Objectives: To examine whether exposure to resin-based composite restorations is associated with neuropsychological development in children.
Methods: Secondary analysis of treatment level data from the New England Children's Amalgam Trial, a 2-group randomized safety trial conducted from 1997 to 2006. Children (N=534) aged 6-10 y with ≥2 posterior tooth caries were randomized to treatment with amalgam or resin-based composites (bisphenol-A-diglycidyl-dimethacrylate-composite for permanent teeth; urethane dimethacrylate-based polyacid-modified compomer for primary teeth). Neuropsychological function at 4- and 5-year follow-up (N=444) was measured by a battery of tests of executive function, intelligence, memory, visual-spatial skills, verbal fluency, and problem-solving. Multivariable generalized linear regression models were used to examine the association between composite exposure levels and changes in neuropsychological test scores from baseline to follow-up. For comparison, data on children randomized to amalgam treatment were similarly analyzed.

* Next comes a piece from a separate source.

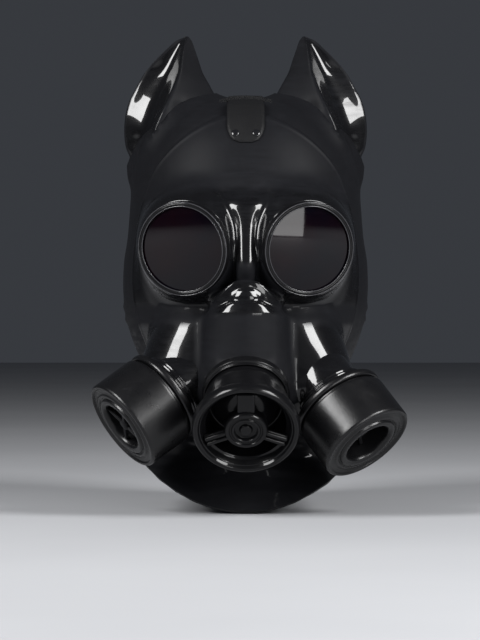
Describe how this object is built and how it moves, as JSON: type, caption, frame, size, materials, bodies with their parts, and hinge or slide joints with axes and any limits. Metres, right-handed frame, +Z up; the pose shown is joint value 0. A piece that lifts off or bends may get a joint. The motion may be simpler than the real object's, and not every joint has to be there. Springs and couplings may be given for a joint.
{
  "type": "gas mask style costume mask",
  "caption": "Full-head hood in glossy black rubber with a bonded gas mask style face piece, round dark lenses, a front valve, side filters and pointed ears.",
  "frame": {"origin": "inner face of the hood's crown, where the wearer's head carries it", "axes": "+Z up, the face looks along -Y, +X to the right as seen from the front"},
  "size_m": [0.2088, 0.2703, 0.3252],
  "materials": {
    "hood_rubber": "smooth glossy black rubber sheet",
    "mask_rubber": "moulded black rubber with a wet-looking gloss",
    "ear_rubber": "moulded black rubber with a wet-looking gloss",
    "lens_tint": "dark plum-tinted lens, smooth and reflective",
    "rim_rubber": "glossy moulded bead",
    "valve_plastic": "moulded black plastic, semi-gloss",
    "ring_rubber": "glossy black rubber",
    "filter_plastic": "moulded black plastic, satin to semi-gloss",
    "grille_plastic": "moulded dark plastic",
    "strap_rubber": "dull black rubber with a rough patch on the crown",
    "stud_rubber": "dull black rubber"
  },
  "bodies": {
    "root": {"hood": "hood_rubber", "face_piece": "mask_rubber", "left_lens": "lens_tint", "left_lens_rim": "rim_rubber", "right_lens": "lens_tint", "right_lens_rim": "rim_rubber", "valve_collar": "valve_plastic", "valve_body": "valve_plastic", "valve_cap": "valve_plastic", "left_port_ring": "ring_rubber", "left_filter_lid": "filter_plastic", "left_filter_drum": "filter_plastic", "left_inlet_grille": "grille_plastic", "right_port_ring": "ring_rubber", "right_filter_lid": "filter_plastic", "right_filter_drum": "filter_plastic", "right_inlet_grille": "grille_plastic", "crown_strap": "strap_rubber", "left_strap_stud": "stud_rubber", "right_strap_stud": "stud_rubber", "right_ear": "ear_rubber", "left_ear": "ear_rubber"}
  },
  "joints": []
}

Results: With greater exposure to either dental composite material, results were generally consistent in the direction of slightly poorer changes in tests of intelligence, achievement or memory, but there were no statistically significant associations. For the four primary measures of executive function, scores were slightly worse with greater total composite exposure, but statistically significant only for the test of Letter Fluency (10-surface-years β=-0.8, SE=0.4, P=0.035), and the subtest of color naming (β=-1.5, SE=0.5, P=0.004) in the Stroop Color-Word Interference Test. Multivariate analysis of variance confirmed that the negative associations between composite level and executive function were not statistically significant (MANOVA, P=0.18). Results for greater amalgam exposure were mostly nonsignificant in the opposite direction of slightly improved scores over follow-up.
Conclusions: Dental composite restorations had statistically insignificant associations of small magnitude with impairments in neuropsychological test change scores over 4- or 5-years of follow-up in this trial.
Trial registration: ClinicalTrials.gov NCT00065988.